Indian students with an interest in business but possibly not the stereotypical MBA careers shouldn't give up their passion for commerce.

According to the latest QS TopMBA Applicant Survey, 27 per cent of Indian MBA applicants chose Financial Services, Banking, and Accounting as a preferred sector of post-MBA employment.

The Consulting field came in at 25 per cent. IT and Telecommunications came in, not surprisingly, at a little over 18 per cent.

Preferred industry sectors: India








But many students, both in India and around the world, have dreams beyond resigning to such conventional professions. As such, many business schools are recognising the need to reach out to a more diverse group of potential candidates, including those who may not particularly intend to work in typical MBA positions.

The University of Liverpool's Management School offers the unique Football Industries MBA -- a dream course for any football fanatic.

The course focuses on the management, marketing, and administration of, you guessed it -- the issues related to the football industry. Full and part-time studies are offered.

The Bordeaux Business School, in France [Images] offers a Wine MBA -- that's right, you can earn an MBA on the wine industry, in one of the most famous wine regions in the world.
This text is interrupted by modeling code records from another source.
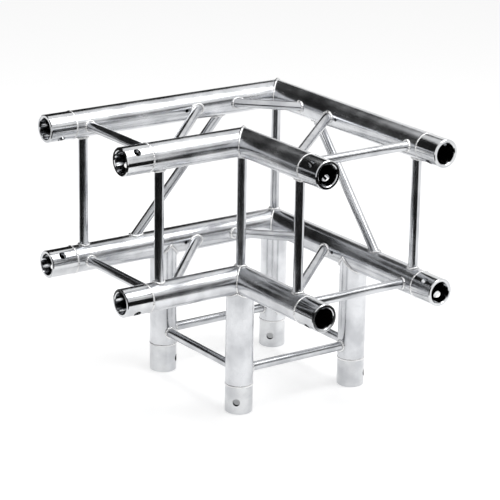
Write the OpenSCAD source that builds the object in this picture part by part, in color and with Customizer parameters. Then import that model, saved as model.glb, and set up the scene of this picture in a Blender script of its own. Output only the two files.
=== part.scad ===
// Three way truss corner in welded aluminium tube: two level arms at a right angle and one leg
// down, all of the same square four chord section, with a turned receiver on every chord end.
// The origin is on the floor plane, at the middle of the four leg ends. Arms run along +X and +Y.

/* [Section] */
// Distance between the axes of neighbouring chord tubes
chord_centres = 239; // [200:1:300]
// Outer diameter of the chord tubes and of the receivers
chord_d = 48; // [44:1:52]
// Wall of the chord tubes
chord_wall = 3; // [2:0.5:4]
// Outer diameter of the braces
brace_d = 16; // [14:1:20]
// Wall of the braces
brace_wall = 2; // [1:0.5:3]

/* [Reach] */
// From the far face of the outer chords to the end of an arm
arm_reach = 500; // [450:5:800]
// From the top face of the truss to the end of the leg
leg_reach = 500; // [450:5:800]

/* [Bracing] */
// From the end of an arm or leg to the axis of its end frame
end_frame_setback = 74; // [66:1:90]
// Gap along the chord between the end frame and the diagonal that stops short of it
diagonal_setback = 20; // [18:1:26]
// From the corner axis to the start of the level diagonals, along the outer chord
level_diagonal_start = 163; // [160:1:180]
// From the corner axis to the top of the face diagonals, along the upper outer chord
face_diagonal_top = 104; // [96:1:118]
// From the corner axis to the foot of the face diagonals, along the lower outer chord
face_diagonal_foot = 318; // [290:1:330]
// From the corner axis to the corner braces, along both outer chords
corner_brace_leg = 124; // [115:1:130]

/* [Receivers] */
// Length of a receiver outside its chord tube
receiver_len = 50; // [44:1:56]
// Length of the spigot that sits in the chord tube
spigot_len = 22; // [15:1:30]
// Gap all round between spigot and chord tube
spigot_clearance = 0.15; // [0.1:0.05:0.3]
// Bore at the mouth of the tapered seat
seat_mouth_d = 36; // [32:1:38]
// Bore at the bottom of the tapered seat
seat_bottom_d = 30; // [26:1:31]
// Chamfer round the mouth, inside and out
mouth_chamfer = 1.2; // [0.5:0.1:2]
// Diameter of the cross hole for the coupling pin
pin_hole_d = 13; // [10:0.5:14]
// From the receiver's end to the axis of its pin hole
pin_hole_setback = 22; // [18:1:26]

/* [Welds] */
// Leg of the weld fillets round the brace ends
weld_leg = 3; // [2:0.5:4]
// Depth of the weld groove between tube and receiver
groove_depth = 1.5; // [1:0.25:2]
// How far the bead stands proud of its groove
bead_crown = 0.8; // [0.3:0.1:1.5]

/* [Vents] */
// Diameter of the vent holes in the outer chords
vent_d = 6.5; // [4:0.5:8]
// From the foot of the level diagonal's weld to the vent hole
vent_gap = 4; // [2:1:8]

/* [Hidden] */
$fn = 48;

chord_r = chord_d / 2;
bore_r = chord_r - chord_wall;
brace_r = brace_d / 2;
tube_colour = [0.80, 0.81, 0.82];
turned_colour = [0.70, 0.71, 0.73];
weld_colour = [0.90, 0.90, 0.91];
// Cutting tools run this far past what they cut
over = 1;
// Root gap between a tube's cut end and the tube it is welded to
root_gap = 0.2;
// Gap between the faces of a weld and what it lies on
contact_gap = 0.05;
// A fillet climbs this share of its leg away from the chord
crown_share = 0.8;
// Straight land between the bottom of the tapered seat and the weld
bottom_land = 4;

// The chord axes: o is the outer corner, i the inner one, lo and up are the two levels
o = -chord_centres / 2;
i = chord_centres / 2;
leg_len = leg_reach - chord_r - chord_centres;
lo = leg_len;
up = leg_len + chord_centres;
arm_len = arm_reach - chord_r;

// Stations along an arm, from the axis of the outer corner
arm_end = o + arm_len;
frame_at = arm_end - end_frame_setback;
diagonal_end = frame_at - diagonal_setback;
diagonal_start = o + level_diagonal_start;
leg_frame_at = end_frame_setback;
face_top = o + face_diagonal_top;
face_foot = o + face_diagonal_foot;
brace_at = o + corner_brace_leg;
// The level diagonal leaves the chord's side this far along, and the vent is just beyond its weld
diagonal_slope = (diagonal_end - diagonal_start) / chord_centres;
diagonal_foot = (brace_r + weld_leg) * sqrt(1 + diagonal_slope * diagonal_slope);
vent_at = diagonal_start + diagonal_slope * chord_r + diagonal_foot + vent_gap + vent_d / 2;
// The chord tube stops at its receiver
tube_end = arm_end - receiver_len;

// Swaps X and Y, which turns a piece of the X arm into the matching piece of the Y arm
module swap_arms() { mirror([1, -1, 0]) children(); }

// A solid round bar between two points
module bar(a, b, r) {
    d = b - a;
    len = norm(d);
    translate(a)
        rotate([0, acos(d[2] / len), atan2(d[1], d[0])])
            cylinder(h = len, r = r);
}

// The half space beyond the mitre of the X arm's tubes at the corner c, to be cut away
module past_mitre(c, z) {
    side = 4 * chord_d;
    translate([c, c, z - chord_d])
        rotate([0, 0, 45])
            translate([-side, 0, 0])
                cube([2 * side, side, 2 * chord_d]);
}

// A solid bar along a chord of the X arm, mitred at the corner c
module mitred_bar(c, z, r, end) {
    difference() {
        bar([c - 2 * r, c, z], [end, c, z], r);
        past_mitre(c, z);
    }
}

// Both mitred bars of a corner, as solid as a cutter needs them
module corner_bars(c, z, r) {
    mitred_bar(c, z, r, c + 2 * chord_d);
    swap_arms() mitred_bar(c, z, r, c + 2 * chord_d);
}

// The tube end's half of the weld groove, round an axis that runs up from the groove
module groove_cut() {
    rotate_extrude()
        polygon([
            [chord_r - groove_depth, -over], [chord_r - groove_depth, 0],
            [chord_r + over, groove_depth + over], [chord_r + over, -over]
        ]);
}

// Turns a piece that is drawn upright at the origin into one that runs inward from an arm's end
module at_arm_end(x, y, z) { translate([x, y, z]) rotate([0, -90, 0]) children(); }

// A chord tube of the X arm, mitred at the corner c
module arm_chord(c, z) {
    color(tube_colour)
        difference() {
            mitred_bar(c, z, chord_r, tube_end);
            bar([c - 2 * chord_d, c, z], [tube_end + over, c, z], bore_r);
            at_arm_end(tube_end, c, z) groove_cut();
        }
}

// An outer chord also has a vent hole that faces the inner chord, beside the level diagonal
module outer_arm_chord(z) {
    color(tube_colour)
        difference() {
            arm_chord(o, z);
            bar([vent_at, o, z], [vent_at, o + chord_r + over, z], vent_d / 2);
        }
}

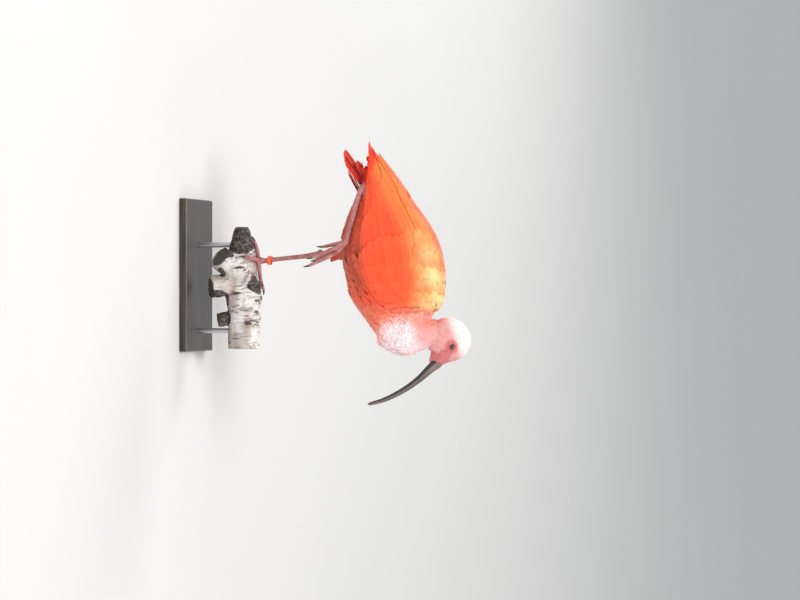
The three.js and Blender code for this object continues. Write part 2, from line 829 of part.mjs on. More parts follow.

According to the school, they provide 'a management education programme at the forefront of current issues in the global wine industry,' and are committed to, 'being at the service of the world's future wine leaders.'

If wine isn't your thing, governmental and non-governmental organisations might be. The University of Geneva, HEC School of Management, for instance, offers the International Organizations MBA -- an MBA for those who wish to 'pursue a career in the increasingly interconnected fields of international governmental and nongovernmental organisations and companies that work with these institutions.'

Socially-oriented students who wish to found their own philanthropic or environmental organisation would be great candidates for a programme like this.

Ambitious future MBAs with a passion for marketing and its related industries may be interested in the Luxury Brand Management MBA at ESSEC. This course focuses on the fast-paced and finicky nature of this rapidly changing industry, as well as developing the management skills to survive within this active and often imperious sector.

Alain Lempereur says, "Our Luxury Brand Management MBA is only young. But if someone wants to work for LVMH, Gucci, or L'Oreal, ESSEC is the place to be. Marketing luxury goods requires very specialist skills and there is no doubt the French are the best in the world in this pursuit."

What's also unique about the Luxury Brand Management MBA is that students learn from many experienced leaders within the luxury field, therefore delivering a very tailored approach unmatched by a general MBA program or even a marketing-focused MBA.

Some niche MBAs follow fashion, and their durability is yet to be seen. In recent years there has been a flurry of new MBAs specialising in Corporate Social Responsibility, with new programmes launched at Nottingham University Business School and the University of Geneva.

It is, however, the top tier schools that are achieving greatest recognition in this field. Tuck has launched several conferences on the topic and corporate governance is a mandatory core course as well as being integrated within many other subject areas at the school.

Dean Paul Danos says, "We take corporate governance very seriously at Tuck. We aim to instill good practices with our students, which will stand them in good stead throughout their careers."

The bottom line is practically every broad career field is in need of strategic thinkers with analytical minds and the management skills to conquer the toughest competition. Business-minded people who think beyond the typical MBA jobs are just what many sectors need, both in India and around the world -- and the foreseeable future only predicts a further increase in demand for such 'types'.